• **TASK STATEMENT**:
Make an exact copy of all the data.

** START DATASET CONTENT **

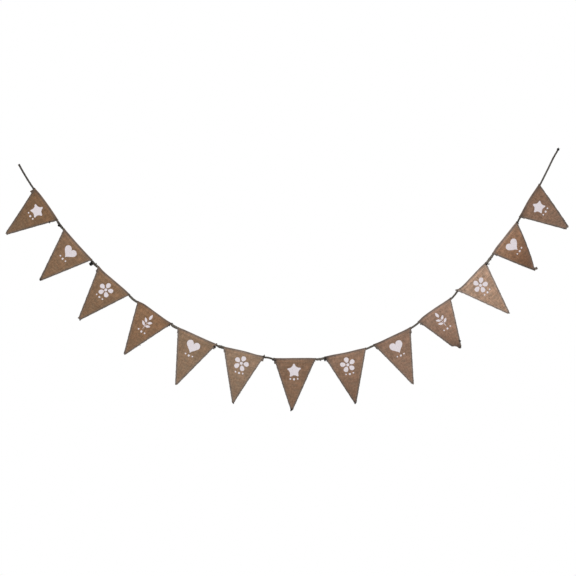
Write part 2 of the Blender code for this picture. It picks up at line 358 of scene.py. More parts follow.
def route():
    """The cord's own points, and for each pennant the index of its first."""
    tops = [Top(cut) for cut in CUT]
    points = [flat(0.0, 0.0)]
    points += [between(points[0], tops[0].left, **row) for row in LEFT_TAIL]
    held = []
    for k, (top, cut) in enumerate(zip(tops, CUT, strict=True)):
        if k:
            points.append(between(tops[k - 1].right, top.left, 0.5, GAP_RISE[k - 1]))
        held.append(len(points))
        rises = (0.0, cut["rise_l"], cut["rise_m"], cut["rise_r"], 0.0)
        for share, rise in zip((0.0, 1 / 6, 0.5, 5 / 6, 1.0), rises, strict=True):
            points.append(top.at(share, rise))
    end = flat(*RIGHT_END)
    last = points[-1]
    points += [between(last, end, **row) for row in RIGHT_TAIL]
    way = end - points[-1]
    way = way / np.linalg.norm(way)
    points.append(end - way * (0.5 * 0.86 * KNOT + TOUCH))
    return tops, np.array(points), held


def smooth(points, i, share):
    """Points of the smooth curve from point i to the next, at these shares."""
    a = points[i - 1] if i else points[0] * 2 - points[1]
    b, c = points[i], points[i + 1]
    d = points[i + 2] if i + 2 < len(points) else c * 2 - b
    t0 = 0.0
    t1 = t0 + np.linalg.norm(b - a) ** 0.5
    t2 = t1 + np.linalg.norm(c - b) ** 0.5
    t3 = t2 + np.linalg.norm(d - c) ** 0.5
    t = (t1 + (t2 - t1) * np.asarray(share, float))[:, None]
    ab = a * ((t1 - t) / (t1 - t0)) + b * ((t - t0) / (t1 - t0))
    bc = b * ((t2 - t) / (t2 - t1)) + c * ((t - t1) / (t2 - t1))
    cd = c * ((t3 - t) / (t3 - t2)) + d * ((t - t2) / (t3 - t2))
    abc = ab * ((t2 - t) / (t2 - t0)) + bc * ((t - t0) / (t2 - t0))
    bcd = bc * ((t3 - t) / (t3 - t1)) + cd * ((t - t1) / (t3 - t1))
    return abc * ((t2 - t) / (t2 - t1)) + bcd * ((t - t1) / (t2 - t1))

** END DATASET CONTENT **

• **EXERCISE SOLUTION**:
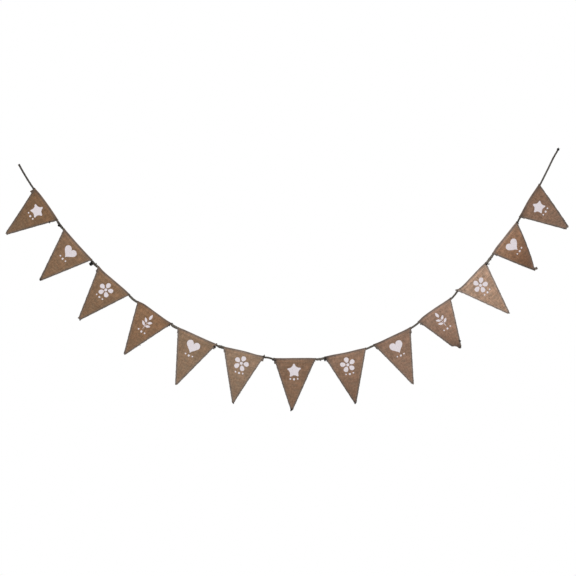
Write part 2 of the Blender code for this picture. It picks up at line 358 of scene.py. More parts follow.
def route():
    """The cord's own points, and for each pennant the index of its first."""
    tops = [Top(cut) for cut in CUT]
    points = [flat(0.0, 0.0)]
    points += [between(points[0], tops[0].left, **row) for row in LEFT_TAIL]
    held = []
    for k, (top, cut) in enumerate(zip(tops, CUT, strict=True)):
        if k:
            points.append(between(tops[k - 1].right, top.left, 0.5, GAP_RISE[k - 1]))
        held.append(len(points))
        rises = (0.0, cut["rise_l"], cut["rise_m"], cut["rise_r"], 0.0)
        for share, rise in zip((0.0, 1 / 6, 0.5, 5 / 6, 1.0), rises, strict=True):
            points.append(top.at(share, rise))
    end = flat(*RIGHT_END)
    last = points[-1]
    points += [between(last, end, **row) for row in RIGHT_TAIL]
    way = end - points[-1]
    way = way / np.linalg.norm(way)
    points.append(end - way * (0.5 * 0.86 * KNOT + TOUCH))
    return tops, np.array(points), held


def smooth(points, i, share):
    """Points of the smooth curve from point i to the next, at these shares."""
    a = points[i - 1] if i else points[0] * 2 - points[1]
    b, c = points[i], points[i + 1]
    d = points[i + 2] if i + 2 < len(points) else c * 2 - b
    t0 = 0.0
    t1 = t0 + np.linalg.norm(b - a) ** 0.5
    t2 = t1 + np.linalg.norm(c - b) ** 0.5
    t3 = t2 + np.linalg.norm(d - c) ** 0.5
    t = (t1 + (t2 - t1) * np.asarray(share, float))[:, None]
    ab = a * ((t1 - t) / (t1 - t0)) + b * ((t - t0) / (t1 - t0))
    bc = b * ((t2 - t) / (t2 - t1)) + c * ((t - t1) / (t2 - t1))
    cd = c * ((t3 - t) / (t3 - t2)) + d * ((t - t2) / (t3 - t2))
    abc = ab * ((t2 - t) / (t2 - t0)) + bc * ((t - t0) / (t2 - t0))
    bcd = bc * ((t3 - t) / (t3 - t1)) + cd * ((t - t1) / (t3 - t1))
    return abc * ((t2 - t) / (t2 - t1)) + bcd * ((t - t1) / (t2 - t1))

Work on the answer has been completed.